Eine einschränkende Interpretation des Tatbestandsmerkmals "Erwerbstätigkeit" im Sinne des § 37 Abs. 5 EStG 1988 hält der Verwaltungsgerichtshof auch für den Fall angebracht, dass ein Steuerpflichtiger einen Betrieb im Erbweg erwirbt und sodann in der Art einer Abwicklung in einem den Umständen nach kurzen Zeitraum einstellt. Auch in einem solchen Fall kann von einer dem "Erwerb" dienenden Tätigkeit nicht gesprochen werden und steht es dem Fehlen einer Erwerbstätigkeit im Sinne des § 37 Abs. 5 EStG 1988 nicht entgegen, dass der Steuerpflichtige betriebliche Einkünfte erzielt.

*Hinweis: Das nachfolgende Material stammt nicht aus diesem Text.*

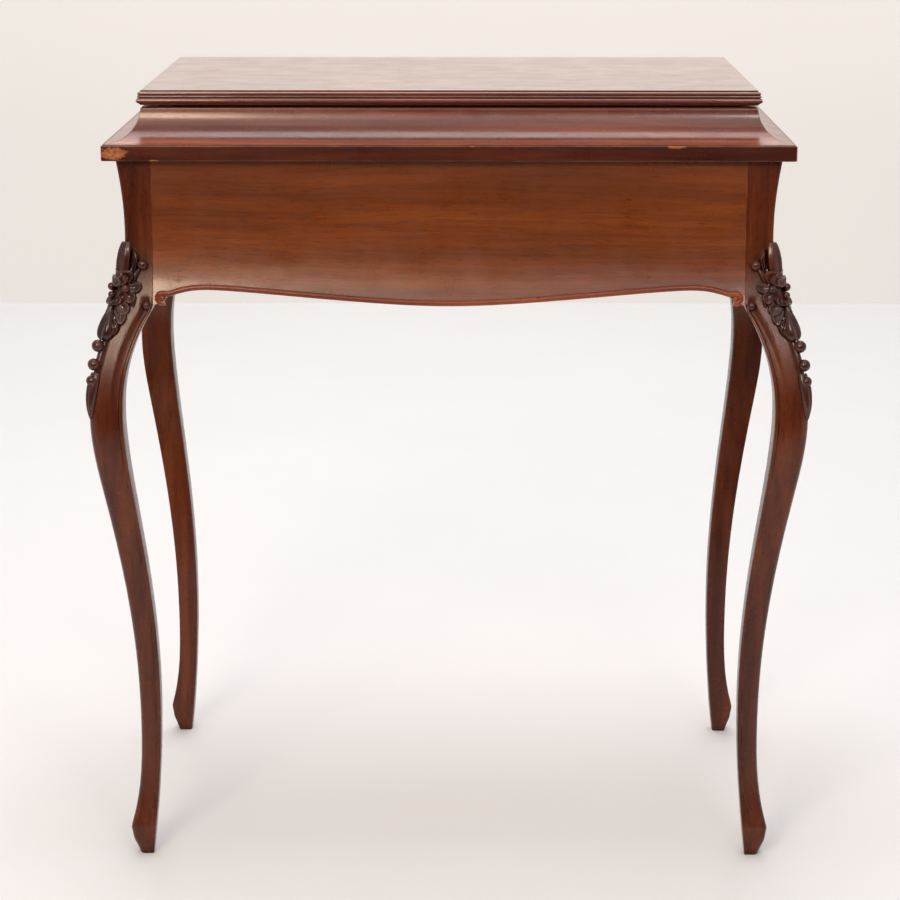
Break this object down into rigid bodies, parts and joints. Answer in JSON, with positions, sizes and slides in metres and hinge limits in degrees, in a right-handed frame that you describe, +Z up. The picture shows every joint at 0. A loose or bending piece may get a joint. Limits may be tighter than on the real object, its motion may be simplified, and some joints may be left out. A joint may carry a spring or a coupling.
{
  "type": "sewing table",
  "caption": "Work table with cabriole legs, concave case, coved top and a hinged reeded lid over a lift-out sewing tray.",
  "frame": {"origin": "on the floor under the middle of the case", "axes": "+Z up, the front of the table faces -Y, +X to the right seen from the front"},
  "size_m": [0.6566, 0.4646, 0.72],
  "materials": {
    "mahogany": "french polished, dark red-brown",
    "inner_wood": "waxed, lighter than the outside",
    "brass": "aged, lightly tarnished",
    "velvet": "cotton velvet",
    "bone": null
  },
  "bodies": {
    "case": {"apron_back": "mahogany", "apron_bead_back": "mahogany", "apron_bead_front": "mahogany", "apron_bead_left": "mahogany", "apron_bead_right": "mahogany", "apron_front": "mahogany", "apron_left": "mahogany", "apron_right": "mahogany", "bottom_panel": "inner_wood", "cove_back": "mahogany", "cove_front": "mahogany", "cove_left": "mahogany", "cove_right": "mahogany", "glue_blocks": "inner_wood", "hinge_case_screws": "brass", "hinge_left_case_leaf": "brass", "hinge_left_pin": "brass", "hinge_right_case_leaf": "brass", "hinge_right_pin": "brass", "leg_back_left": "mahogany", "leg_back_right": "mahogany", "leg_front_left": "mahogany", "leg_front_right": "mahogany", "top_band_back": "mahogany", "top_band_front": "mahogany", "top_band_left": "mahogany", "top_band_right": "mahogany", "tray_ledge_back": "inner_wood", "tray_ledge_front": "inner_wood", "tray_ledge_left": "inner_wood", "tray_ledge_right": "inner_wood"},
    "lid": {"hinge_left_lid_leaf": "brass", "hinge_lid_screws": "brass", "hinge_right_lid_leaf": "brass", "lid_board": "mahogany", "lid_edge_front": "mahogany", "lid_edge_left": "mahogany", "lid_edge_right": "mahogany"},
    "tray": {"tray_back": "inner_wood", "tray_bottom": "inner_wood", "tray_divider_left": "inner_wood", "tray_divider_left_bay": "inner_wood", "tray_divider_middle": "inner_wood", "tray_divider_pad_left": "inner_wood", "tray_divider_pad_right": "inner_wood", "tray_divider_right": "inner_wood", "tray_divider_right_bay": "inner_wood", "tray_front": "inner_wood", "tray_left": "inner_wood", "tray_right": "inner_wood", "pincushion": "velvet"},
    "compartment_lid_left": {"compartment_lid_left": "inner_wood", "compartment_knob_left": "bone"},
    "compartment_lid_right": {"compartment_lid_right": "inner_wood", "compartment_knob_right": "bone"}
  },
  "joints": [
    {"name": "lid_hinge", "type": "hinge", "parent": "case", "child": "lid", "pos_m": [0, 0.185, 0.70575], "axis": [-1, 0, 0], "range_deg": [0, 95]},
    {"name": "tray_lift", "type": "slide", "parent": "case", "child": "tray", "axis": [0, 0, 1], "range_m": [0, 0.02]},
    {"name": "compartment_lid_left_lift", "type": "slide", "parent": "tray", "child": "compartment_lid_left", "axis": [0, 0, 1], "range_m": [0, 0.02]},
    {"name": "compartment_lid_right_lift", "type": "slide", "parent": "tray", "child": "compartment_lid_right", "axis": [0, 0, 1], "range_m": [0, 0.02]}
  ]
}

Im Beschwerdefall ist zunächst schon darauf hinzuweisen, dass die belangte Behörde keine konkreten Feststellungen getroffen hat, wonach die Beschwerdeführerin anlässlich der Veräußerung ihres Komplementäranteiles an der KEG (mit Wirkung vom 1. Juli 1998) ihre Erwerbstätigkeit nicht eingestellt hätte. Erst Monate später (im November 1998) ist die Beschwerdeführerin nach dem Tod ihres Ehemannes hinsichtlich des bis dahin von ihm als Komplementär "geführten" Unternehmens tätig geworden. Aber auch der Ansicht der belangten Behörde, dass dabei nicht "von einer sofortigen Liquidation auszugehen" sei, kann selbst bei den noch ausgeführten Umsätzen unter Berücksichtigung des unbestritten gebliebenen Umstandes, dass die Geschäftstätigkeit des Unternehmens tatsächlich nach einem Zeitraum von wenig mehr als einem Jahr eingestellt war, nicht gefolgt werden. Dass entgegen dem Vorbringen im Berufungsverfahren das Verlassenschaftsverfahren keinerlei Verzögerungen mit sich gebracht hat, weshalb eine wesentlich raschere Liquidation möglich gewesen wäre, hat die belangte Behörde nicht festgestellt.

Da die belangte Behörde insoweit die Rechtslage verkannt hat, erweist sich der angefochtene Bescheid als inhaltlich rechtswidrig. Er war daher gemäß § 42 Abs. 2 Z. 1 VwGG aufzuheben.

Die Kostenentscheidung gründet sich auf die §§ 47ff VwGG in Verbindung mit der Verordnung BGBl. II Nr. 455/2008.